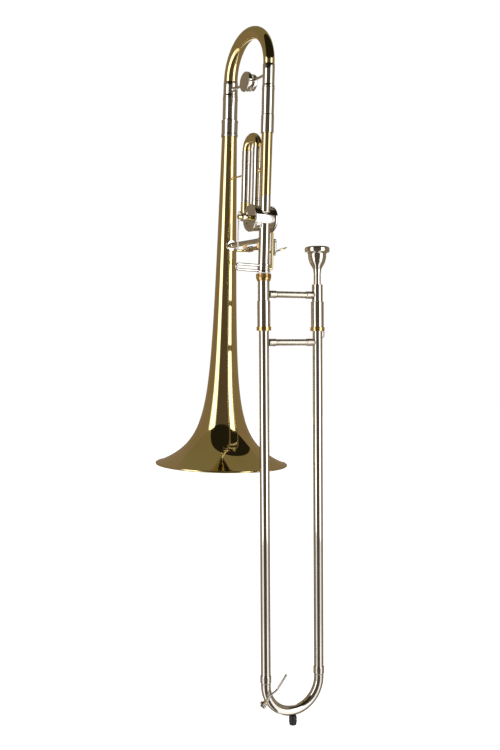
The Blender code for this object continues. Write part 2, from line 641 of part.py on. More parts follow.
def build_brace(name, height, left, right):
    """A slide brace: a tube with a socket at each end, from one tube's wall to the other's."""
    start = left + GAP
    end = SLIDE_SPACING - right - GAP
    profile = []
    socket = BRACE_SOCKET_LENGTH
    for radius, along in ((0, end), (BRACE_SOCKET_RADIUS, end), (BRACE_SOCKET_RADIUS, end - socket),
                          (BRACE_RADIUS, end - socket - 0.5 * MM),
                          (BRACE_RADIUS, start + socket + 0.5 * MM),
                          (BRACE_SOCKET_RADIUS, start + socket), (BRACE_SOCKET_RADIUS, start),
                          (0, start)):
        profile.append((radius, along))
    turned(name, profile, "nickel", None, (0, 0, height), (0, math.radians(90), 0), False)


def build_outer_slide():
    for side, x in (("left", 0), ("right", SLIDE_SPACING)):
        bottom = CROOK_TANGENT + 4 * MM
        pipe("outer_tube_" + side, OUTER_TUBE_RADIUS, OUTER_TUBE_WALL, OUTER_TUBE_TOP, bottom,
             "nickel", None, (x, 0, 0))
        ferrule_bore = OUTER_TUBE_RADIUS + 0.1 * MM
        outer = ferrule_bore + CROOK_FERRULE_WALL
        top = bottom + CROOK_FERRULE_LENGTH
        turned("crook_ferrule_" + side, [(ferrule_bore + 0.3 * MM, top), (outer, top - 1 * MM),
                                         (outer, bottom + 1 * MM), (ferrule_bore + 0.3 * MM, bottom),
                                         (ferrule_bore, bottom), (ferrule_bore, top)],
               "nickel", None, (x, 0, 0))
    radius = SLIDE_SPACING / 2
    points = [Vector((0, 0, CROOK_TANGENT + 4 * MM - GAP))]
    points += arc((radius, 0, CROOK_TANGENT), radius, 180, 360, 24, (X, Z))
    points.append(Vector((SLIDE_SPACING, 0, CROOK_TANGENT + 4 * MM - GAP)))
    bent("slide_crook", points, OUTER_TUBE_RADIUS, "nickel", None, None, 4)
    lowest = CROOK_TANGENT - radius - OUTER_TUBE_RADIUS
    top = lowest - GAP
    bottom = top - BUMPER_LENGTH
    small = BUMPER_RADIUS * 0.85
    turned("rubber_bumper", [(0, top), (small, top), (BUMPER_RADIUS, top - 3 * MM),
                             (BUMPER_RADIUS, bottom + 5 * MM), (small, bottom), (0, bottom)],
           "rubber", None, (radius, 0, 0), hollow=False)
    build_brace("outer_slide_brace", OUTER_BRACE_HEIGHT, OUTER_TUBE_RADIUS, OUTER_TUBE_RADIUS)
    build_brace("inner_slide_brace", INNER_BRACE_HEIGHT, SLEEVE_RADIUS, SLEEVE_RADIUS - 0.5 * MM)


def build_water_key():
    """Water key on the crook's left bend: nipple, saddle, and a sprung lever with its pad."""
    radius = SLIDE_SPACING / 2
    angle = math.radians(208)
    outward = Vector((math.cos(angle), 0, math.sin(angle)))
    inward = -outward
    centre = Vector((radius, 0, CROOK_TANGENT))
    seat = centre + outward * (radius + OUTER_TUBE_RADIUS + GAP)
    rod("key_nipple", 3.4 * MM, seat, seat + outward * 3 * MM, "gold", None, 16)
    pad_top = seat + outward * (3 * MM + GAP)
    rod("key_pad", 4.4 * MM, pad_top, pad_top + outward * 3.5 * MM, "steel", None, 16)
    side = OUTER_TUBE_RADIUS + 1.4 * MM + 2 * GAP
    pivot_angle = math.radians(194)
    pivot = centre + radius * Vector((math.cos(pivot_angle), 0, math.sin(pivot_angle)))
    start = pivot + Vector((0, -OUTER_TUBE_RADIUS - GAP, 0))
    rod("key_saddle", 2.6 * MM, start, start + Vector((0, -3 * MM, 0)), "nickel", None, 16)
    shift = Vector((0, -side - 3 * MM, 0))
    back = pad_top + outward * (3.5 * MM + GAP)
    tip = Vector((31 * MM, 0, CROOK_TANGENT + 16 * MM))
    points = [back + outward * 1.4 * MM, back + outward * 1.4 * MM + shift, pivot + shift,
              pivot + shift + inward * 12 * MM, tip + shift * 0.9]
    bent("water_key", points, 1.4 * MM, "nickel")


def build_mouthpiece():
    rim = RIM_RADIUS
    top = MOUTHPIECE_TOP
    low = top - RIM_HEIGHT
    cup = CUP_RADIUS
    profile = [(rim - 2.6 * MM, top), (rim - 0.8 * MM, top - 1.2 * MM), (rim, top - 3.5 * MM),
               (rim - 0.4 * MM, low + 1 * MM), (rim - 2 * MM, low), (rim - 5 * MM, low - 2 * MM),
               (rim - 5.6 * MM, low - 9 * MM), (rim - 8 * MM, low - 17 * MM),
               (rim - 12 * MM, low - 24 * MM), (SHANK_RADIUS + 0.8 * MM, low - 28 * MM),
               (SHANK_RADIUS, low - 34 * MM), (SHANK_RADIUS, MOUTHPIECE_RECEIVER_TOP),
               (SHANK_TIP_RADIUS, SHANK_BOTTOM), (BACKBORE_RADIUS, SHANK_BOTTOM),
               (BACKBORE_RADIUS, top - CUP_DEPTH - 4 * MM), (BACKBORE_RADIUS + 1 * MM, top - CUP_DEPTH),
               (cup * 0.82, top - CUP_DEPTH * 0.6), (cup, top - 4 * MM), (cup + 1.2 * MM, top - 1 * MM)]
    turned("mouthpiece", profile, "nickel", None, (SLIDE_SPACING, 0, 0), sides=28)


def build_slide_lock():
    bore = OUTER_TUBE_RADIUS + 1.2 * MM
    top = BARREL_BOTTOM - GAP
    bottom = top - BARREL_RING_LENGTH
    turned("slide_lock_ring", [(BARREL_RING_RADIUS, top), (BARREL_RING_RADIUS, bottom),
                               (bore, bottom), (bore, top)], "gold", None, (SLIDE_SPACING, 0, 0))


build_bell()
build_tuning_slide()
casing_cutter = build_neck()
arm_plane = build_valve()
build_f_attachment(casing_cutter)
build_lever_braces()
link_top = build_stop_arm(arm_plane)
build_thumb_lever(link_top)
build_finger_rest()
build_lock_nut()
build_inner_slide()
build_outer_slide()
build_water_key()
build_mouthpiece()
build_slide_lock()
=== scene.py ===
"""Tenor trombone: smooth finished pieces, metal finishes, camera and studio light.

It is laid out as an add-on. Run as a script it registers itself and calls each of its
operators once.
"""

import json
import math

import bmesh
import bpy
from mathutils import Euler, Matrix, Quaternion, Vector


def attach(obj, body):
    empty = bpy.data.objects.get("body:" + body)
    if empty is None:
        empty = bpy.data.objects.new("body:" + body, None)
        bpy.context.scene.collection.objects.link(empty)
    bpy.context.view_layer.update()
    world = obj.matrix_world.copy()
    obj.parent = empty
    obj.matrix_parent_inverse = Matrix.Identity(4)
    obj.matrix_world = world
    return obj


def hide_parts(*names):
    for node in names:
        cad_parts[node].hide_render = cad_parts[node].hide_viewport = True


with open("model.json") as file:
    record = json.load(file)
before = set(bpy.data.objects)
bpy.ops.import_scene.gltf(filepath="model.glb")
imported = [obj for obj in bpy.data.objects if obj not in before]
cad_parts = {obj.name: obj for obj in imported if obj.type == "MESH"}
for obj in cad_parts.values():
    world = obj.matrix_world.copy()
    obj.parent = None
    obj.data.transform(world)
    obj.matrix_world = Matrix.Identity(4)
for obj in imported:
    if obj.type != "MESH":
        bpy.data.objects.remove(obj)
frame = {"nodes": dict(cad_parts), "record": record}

bl_info = {
    "name": "Tenor Trombone",
    "version": (1, 0, 0),
    "blender": (4, 5, 0),
    "location": "View3D > Sidebar > Trombone",
    "description": "Builds a tenor trombone's finished pieces and its studio",
    "category": "Object",
}

MM = 0.001
GAP = 0.3 * MM
X = Vector((1, 0, 0))
Y = Vector((0, 1, 0))
Z = Vector((0, 0, 1))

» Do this
Reproduce exactly, and only, the lines from the one that contains "build_bell()" down to the one that contains "bpy.context.scene.collection.objects.link(empty)", both ends included.

» Solution to this exercise
build_bell()
build_tuning_slide()
casing_cutter = build_neck()
arm_plane = build_valve()
build_f_attachment(casing_cutter)
build_lever_braces()
link_top = build_stop_arm(arm_plane)
build_thumb_lever(link_top)
build_finger_rest()
build_lock_nut()
build_inner_slide()
build_outer_slide()
build_water_key()
build_mouthpiece()
build_slide_lock()
=== scene.py ===
"""Tenor trombone: smooth finished pieces, metal finishes, camera and studio light.

It is laid out as an add-on. Run as a script it registers itself and calls each of its
operators once.
"""

import json
import math

import bmesh
import bpy
from mathutils import Euler, Matrix, Quaternion, Vector


def attach(obj, body):
    empty = bpy.data.objects.get("body:" + body)
    if empty is None:
        empty = bpy.data.objects.new("body:" + body, None)
        bpy.context.scene.collection.objects.link(empty)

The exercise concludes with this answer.